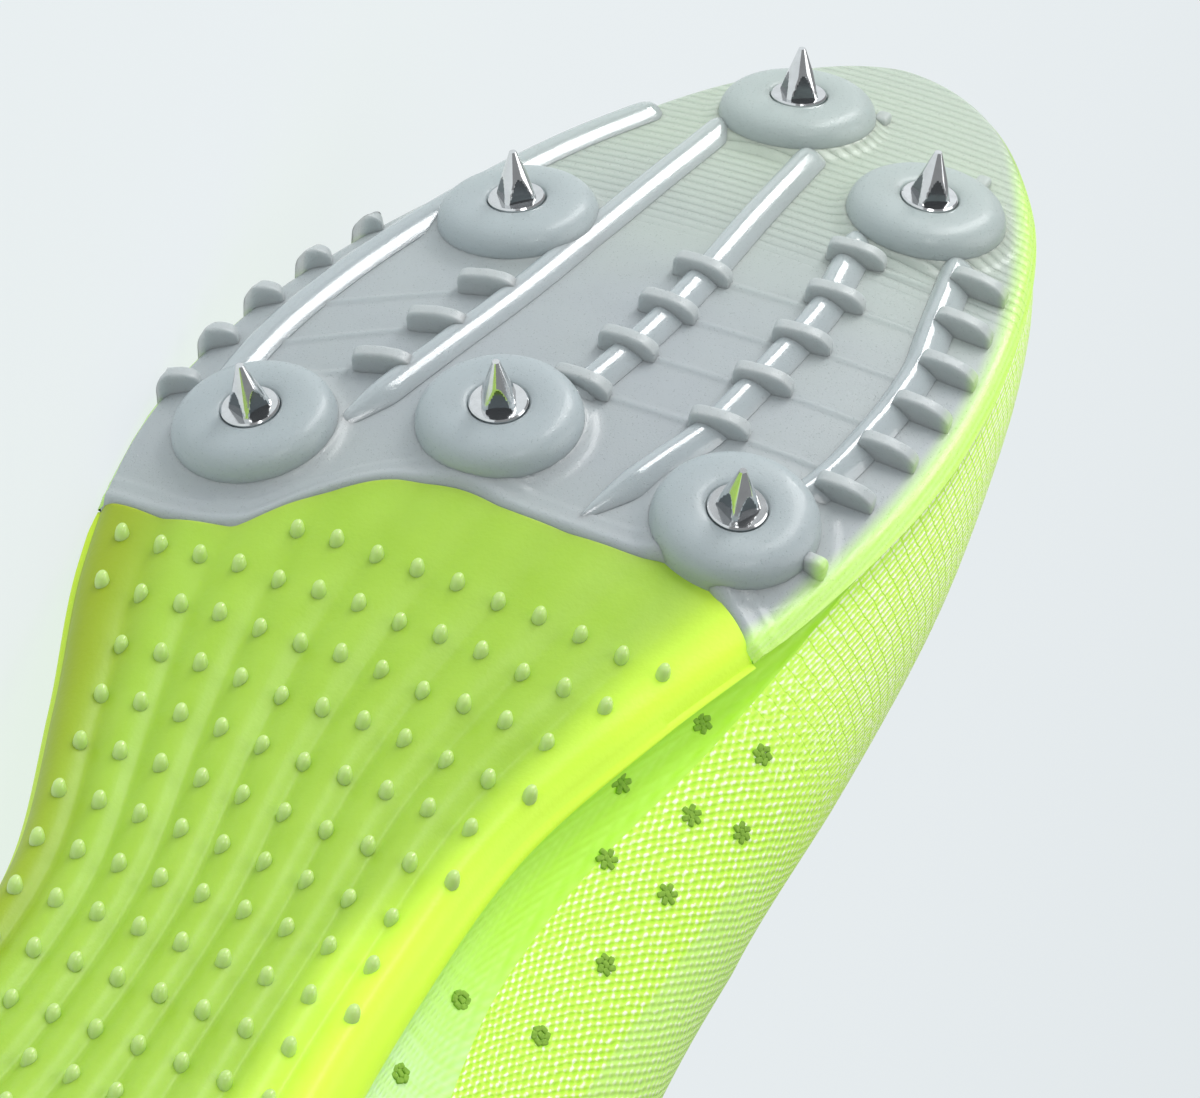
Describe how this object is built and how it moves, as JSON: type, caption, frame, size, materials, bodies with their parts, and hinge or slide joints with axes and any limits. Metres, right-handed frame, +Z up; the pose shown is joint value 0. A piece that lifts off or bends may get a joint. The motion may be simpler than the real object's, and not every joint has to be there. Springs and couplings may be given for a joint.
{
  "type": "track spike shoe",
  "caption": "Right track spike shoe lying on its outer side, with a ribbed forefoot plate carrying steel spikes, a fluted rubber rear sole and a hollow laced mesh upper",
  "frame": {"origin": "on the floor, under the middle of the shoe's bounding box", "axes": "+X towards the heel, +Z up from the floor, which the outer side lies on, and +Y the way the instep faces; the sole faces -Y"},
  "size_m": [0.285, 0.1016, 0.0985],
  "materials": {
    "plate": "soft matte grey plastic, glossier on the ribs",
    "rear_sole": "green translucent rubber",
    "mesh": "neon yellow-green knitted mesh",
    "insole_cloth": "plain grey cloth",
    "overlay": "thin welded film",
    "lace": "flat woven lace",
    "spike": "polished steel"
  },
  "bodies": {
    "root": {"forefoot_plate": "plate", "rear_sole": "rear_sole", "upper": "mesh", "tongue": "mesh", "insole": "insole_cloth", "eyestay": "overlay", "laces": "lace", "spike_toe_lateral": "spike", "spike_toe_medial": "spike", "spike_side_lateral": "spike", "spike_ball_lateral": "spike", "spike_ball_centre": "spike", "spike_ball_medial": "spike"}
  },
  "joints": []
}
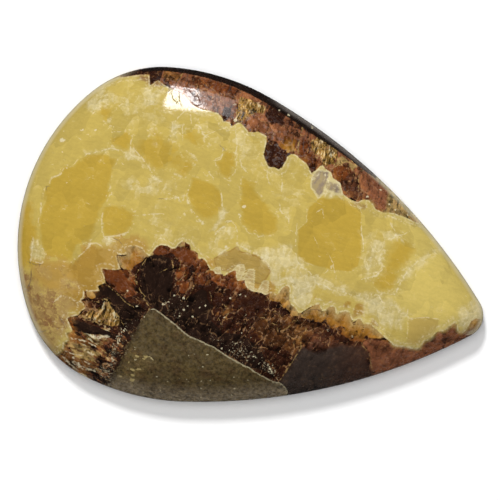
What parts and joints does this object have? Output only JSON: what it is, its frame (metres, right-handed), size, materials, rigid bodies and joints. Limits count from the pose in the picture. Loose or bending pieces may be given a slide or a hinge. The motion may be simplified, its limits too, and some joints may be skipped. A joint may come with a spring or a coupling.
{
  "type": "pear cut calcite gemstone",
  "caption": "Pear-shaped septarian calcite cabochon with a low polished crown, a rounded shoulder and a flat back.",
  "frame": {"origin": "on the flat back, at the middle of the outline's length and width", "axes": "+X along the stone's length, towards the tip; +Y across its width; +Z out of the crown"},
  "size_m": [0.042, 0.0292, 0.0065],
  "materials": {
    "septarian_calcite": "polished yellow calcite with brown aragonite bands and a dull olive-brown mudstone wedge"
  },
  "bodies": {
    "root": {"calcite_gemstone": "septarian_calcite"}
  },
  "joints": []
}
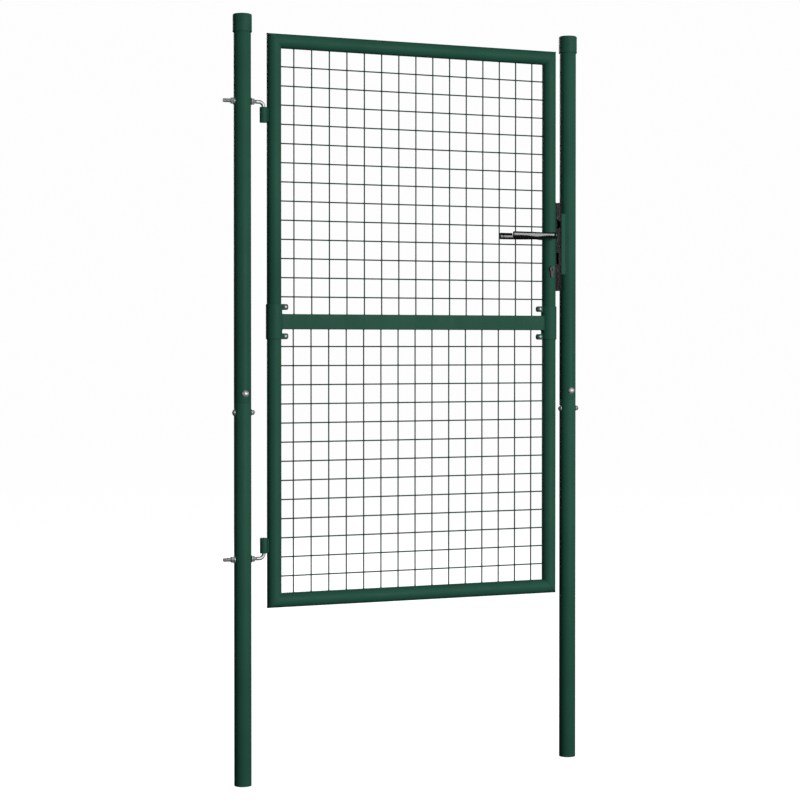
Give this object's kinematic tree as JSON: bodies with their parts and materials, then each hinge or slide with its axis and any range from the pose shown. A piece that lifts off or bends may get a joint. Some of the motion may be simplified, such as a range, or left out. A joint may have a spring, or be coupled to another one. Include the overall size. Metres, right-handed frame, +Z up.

━━━

YOUR OBJECTIVE: Print the listing above in full, exactly as it is.

EXERCISE RESPONSE:
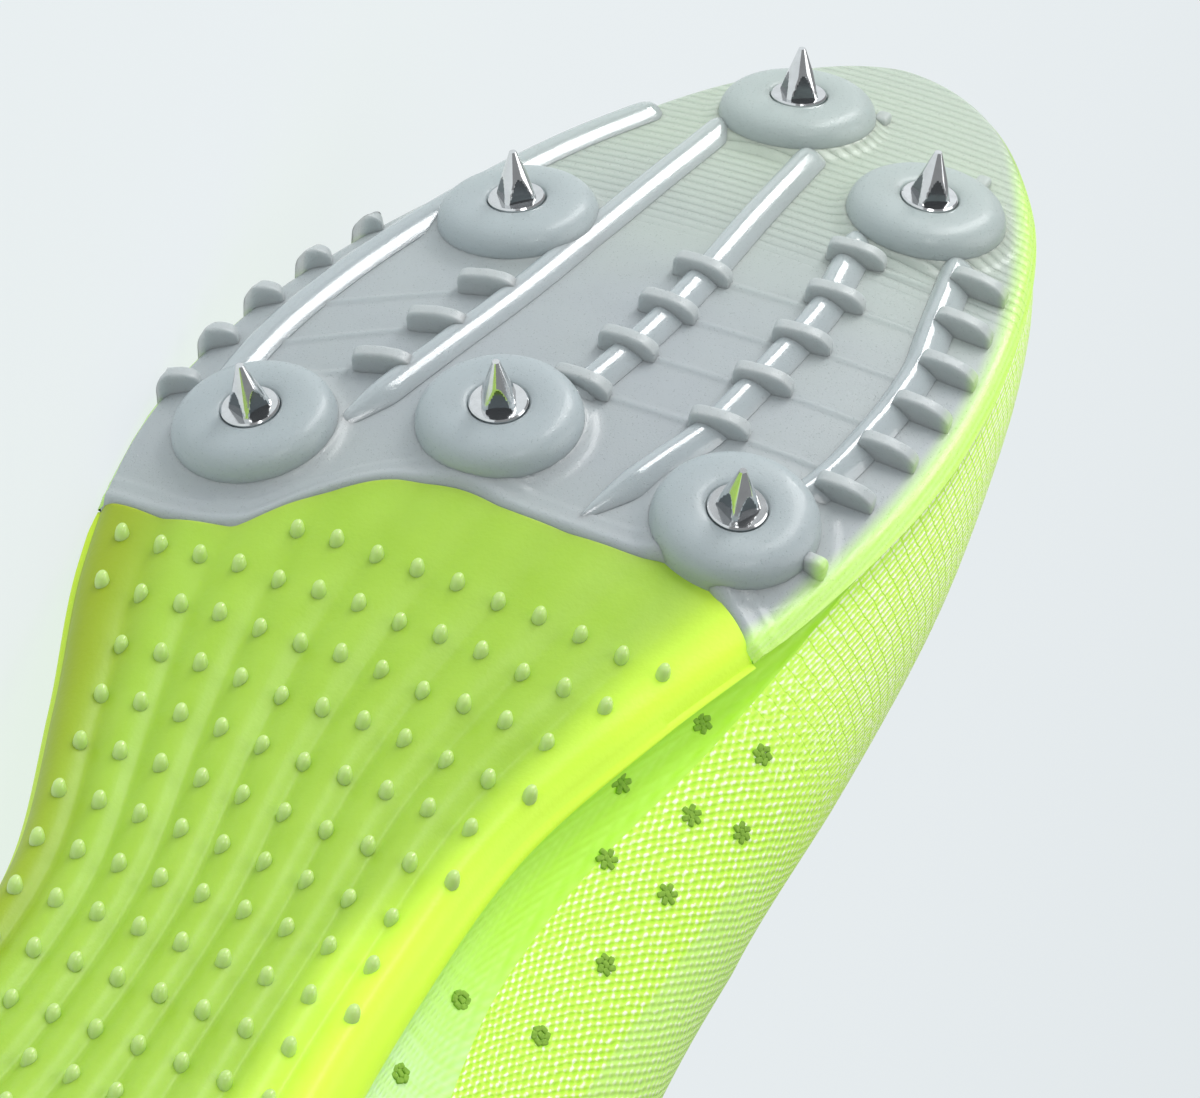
Describe how this object is built and how it moves, as JSON: type, caption, frame, size, materials, bodies with their parts, and hinge or slide joints with axes and any limits. Metres, right-handed frame, +Z up; the pose shown is joint value 0. A piece that lifts off or bends may get a joint. The motion may be simpler than the real object's, and not every joint has to be there. Springs and couplings may be given for a joint.
{
  "type": "track spike shoe",
  "caption": "Right track spike shoe lying on its outer side, with a ribbed forefoot plate carrying steel spikes, a fluted rubber rear sole and a hollow laced mesh upper",
  "frame": {"origin": "on the floor, under the middle of the shoe's bounding box", "axes": "+X towards the heel, +Z up from the floor, which the outer side lies on, and +Y the way the instep faces; the sole faces -Y"},
  "size_m": [0.285, 0.1016, 0.0985],
  "materials": {
    "plate": "soft matte grey plastic, glossier on the ribs",
    "rear_sole": "green translucent rubber",
    "mesh": "neon yellow-green knitted mesh",
    "insole_cloth": "plain grey cloth",
    "overlay": "thin welded film",
    "lace": "flat woven lace",
    "spike": "polished steel"
  },
  "bodies": {
    "root": {"forefoot_plate": "plate", "rear_sole": "rear_sole", "upper": "mesh", "tongue": "mesh", "insole": "insole_cloth", "eyestay": "overlay", "laces": "lace", "spike_toe_lateral": "spike", "spike_toe_medial": "spike", "spike_side_lateral": "spike", "spike_ball_lateral": "spike", "spike_ball_centre": "spike", "spike_ball_medial": "spike"}
  },
  "joints": []
}
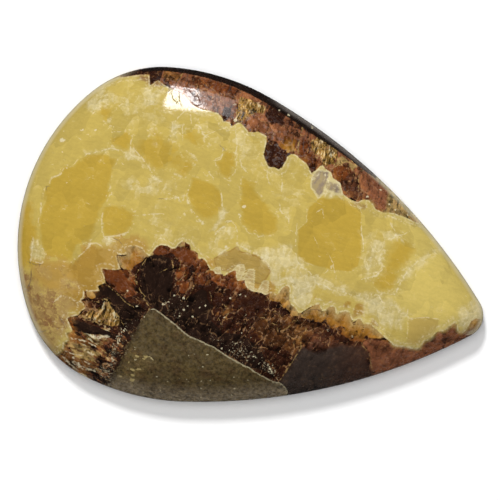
What parts and joints does this object have? Output only JSON: what it is, its frame (metres, right-handed), size, materials, rigid bodies and joints. Limits count from the pose in the picture. Loose or bending pieces may be given a slide or a hinge. The motion may be simplified, its limits too, and some joints may be skipped. A joint may come with a spring or a coupling.
{
  "type": "pear cut calcite gemstone",
  "caption": "Pear-shaped septarian calcite cabochon with a low polished crown, a rounded shoulder and a flat back.",
  "frame": {"origin": "on the flat back, at the middle of the outline's length and width", "axes": "+X along the stone's length, towards the tip; +Y across its width; +Z out of the crown"},
  "size_m": [0.042, 0.0292, 0.0065],
  "materials": {
    "septarian_calcite": "polished yellow calcite with brown aragonite bands and a dull olive-brown mudstone wedge"
  },
  "bodies": {
    "root": {"calcite_gemstone": "septarian_calcite"}
  },
  "joints": []
}
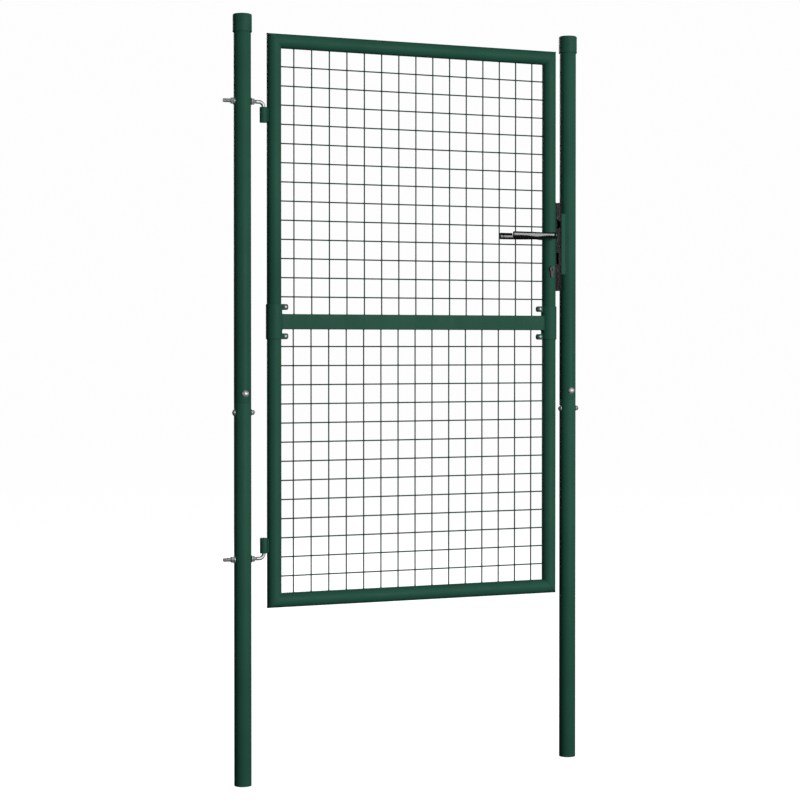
Give this object's kinematic tree as JSON: bodies with their parts and materials, then each hinge or slide with its axis and any range from the pose shown. A piece that lifts off or bends may get a joint. Some of the motion may be simplified, such as a range, or left out. A joint may have a spring, or be coupled to another one. Include the overall size. Metres, right-handed frame, +Z up.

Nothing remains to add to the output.